Enter Gertie's guide to bust adjustment, which lead me to a bunch of how-to's on standard bust adjustments. The tiny little wrinkle being that I completely stuffed up my pattern selection and picked one with princess seams <sigh>. So google "full bust adjustment princess seams" I did. By Hand London's guide for the Elisalex seemed the easiest to pull off. As luck would have it, I'm waiting for an Elisalex pattern to drop into my mailbox. Please by Friday! Please by Friday! Please by Friday!

After several false starts (one looked a bit like Pacman) I found myself with a workable pattern that I whizzed together, taking care to do a little easing-in stitch on the extra bustiness, and slung on. It fit beautifully on me, except for when I attached it to the skirt for Project 1: The Practice Dress, Take 2. Triumph turned to self flagellation as I discovered that I had a inches of extra fabric at the waist. <FACEPALM!> Madame Brilliance had skipped Step 8. Ee-gads!

  


So after a little line drawing, I yield at this particular midnight.  I had hoped to blog the entire finished Practice Dress today. But I shall push on tomorrow instead. For it is a brand new day! And I am on holiday, after all ;-)

Sweet dreams all xo









Sunday, June 16, 2013

The Burgeoning Blog

Dearest Readers Who Aren't There Yet,

I am very nearly ready to blog my first project. There have been a few bits and pieces to sort out, because my now-sewing corner has undergone a little transformation from stash of everything to somewhat sorted:



The journey to this stage has felt like an eternity, but not to worry. Somehow the hell which is renovating has only just managed to dampen my fabric and pattern habit (I submit the top shelf full of patterns in the right hand photo as exhibit A). And as soon as I've whipped up some calico curtains to hide my shame (that would be the aforementioned Exhibit A), there's going to be some regular stash busting.
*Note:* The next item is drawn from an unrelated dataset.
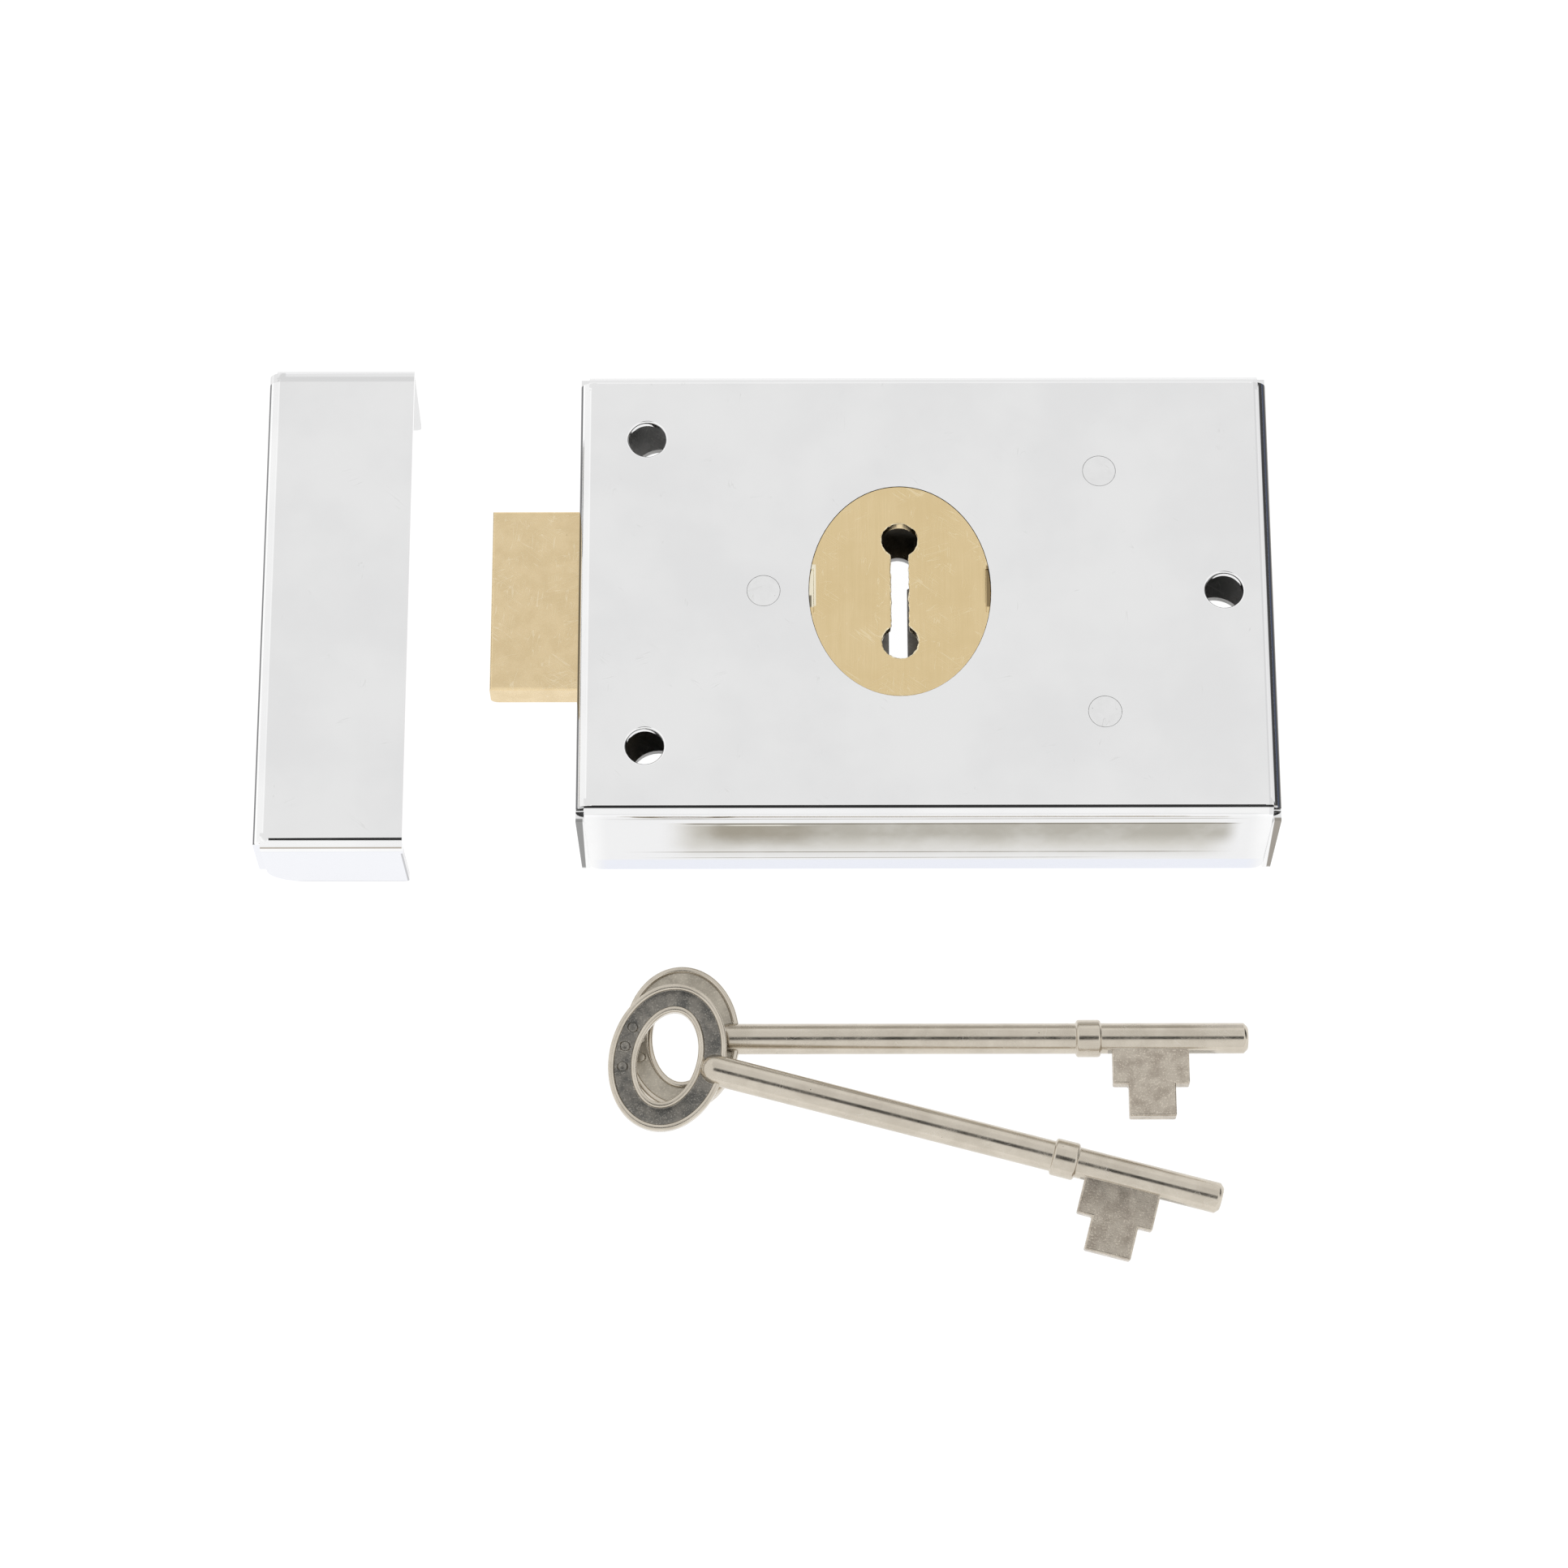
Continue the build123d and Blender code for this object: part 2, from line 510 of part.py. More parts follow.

Which brings me to the pleasure of introducing a couple of intended projects:

Project 1: The Practice Dress

As ever, there is Back Stash for this one, but I've been searching for a basic shift pattern in two parts (bodice & skirt) that would allow a little lot of play. And thanks be to Spotlight's end of financial sale, I found a $3 gem: New Look 3824. It's a bodice with darted back & front, different sleeves and two styles of skirt. It's actually the skirt that I intend to play with the most, but a good fit is required on the bodice and this is a style of pattern that is incredibly easy to adjust for my bust.

              

So I'm going to do a practice version with a beautiful Japanese print cotton that I fell in love with. It's a great fabric to work with when you haven't sewed for a while, and has a consistency similar to calico.

The end goal is to create a Ted Baker-inspired lace number (that's his Aliana dress in what they call Natural down below) from this gorgeous moss green lace that I picked up in Madrid about a decade ago. It's one of those fabrics that I just haven't been able to find the right pattern for.

   


Project 2: The Perfectly Pleated Manequim Blouse

  

I've been following a bundle of sewing blogs this year, and sucking up information like a sponge. It's been great fun. Along the way I got wind of Manequim magazine from the illustrious Melissa over at The Curious Kiwi, and managed to get hold of the November 2012 edition from eBay. Oh the excitement!!!

I'm sure that Blusa 460 isn't the easiest of choices, given that I haven't done a button hole for some time...and that the instructions are all in Portugese. But it's the perfect style to test out my brand new Clotilde Perfect Pleater, as the peplum is fully pleated. I've dragged out a red and white striped shirting cotton from my stash that I'm not overly attached to with this end in mind. If I stuff it up "Meh! Doesn't matter." And if I don't, I hopefully won't mind wearing it anyway.





I promise to try to be a good little blogger and show pictures of each project underway. And I'll see if I can work out making these pictures a little smaller so they don't take an eternity to download.

 Much love,
Liz & Penny (the long suffering companion hound).





Monday, June 10, 2013

Getting Organised.

Getting organised is a wonderful concept, and one that I've long struggled with. Apparently being in the midsts of renovating doesn't help, nor does living in a one-bedroom unit.

But I've been going through my sewing paraphernalia and coming to the startling realisation of just how many patterns I have amassed over the years. I really need to make every single one of them! And I need to finish a couple of projects that are currently...stalled, shall we say.

But sew we shall! In the nearish future.